Zuckerbrot und Peitsche
Geht es nach dem Wunsch von Medwenitsch, so soll eine Zusammenarbeit mit den Providern nicht nur abschreckende Maßnahmen gegen Urheberrechtsverstöße sondern auch gemeinsame Geschäftsmodelle umfassen.
So plant die IFPI etwa ein von Providern, Werbegeldern oder Sponsoren finanziertes Flat-Fee-Modell, dass für Endnutzer kostenlos ein soll. Die Idee sei bei einigen österreichischen Internet-Anbietern auf großes Interesse gestoßen, sagte Medwenisch.

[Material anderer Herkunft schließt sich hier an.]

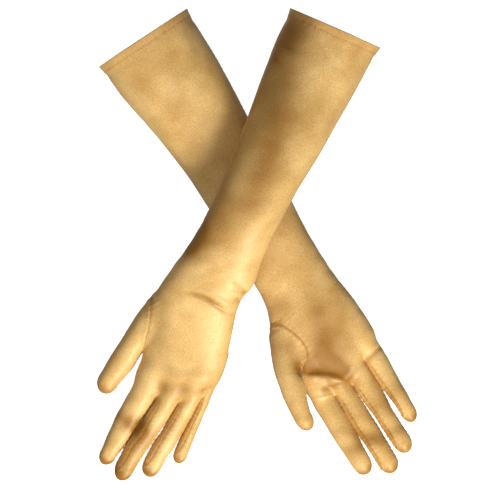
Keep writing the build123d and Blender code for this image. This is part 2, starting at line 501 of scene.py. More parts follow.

Ähnliche Modelle sind derzeit weltweit in Diskussion und wurden in einigen Ländern bereits umgesetzt. In Dänemark bietet etwa der Internet- und Mobilfunkanbieter TDC seinen Kunden seit Anfang April kostenlos Musik zum Netzzugang. Der Mobiltelefonhersteller Nokia will künftig Handykäufer mit Gratis-Musik-Downloads locken.
"Tabus gibt es keine mehr"
Auch weitere Modelle seien möglich, so der IFPI-Geschäftsführer. "Unser Geschäftsmodell sieht ein kostenfreies Basismodell, kombiniert mit einem kostenpflichtigen Premiumpaket vor. Aber die Suche nach neuen Geschäftsmodellen ist nie abgeschlossen, und Tabus gibt es dabei keine mehr", sagte Medwenitsch.
Einzinger zeigte sich möglichen neuen Geschäftsmodellen der Musikwirtschaft beim Online-Vertrieb gegenüber aufgeschlossen. Wenn aber die Nutzer ein vernünftiges Service bekommen, ließe sich über eine Zusammenarbeit reden, sagte der ISPA-Generalsekretär.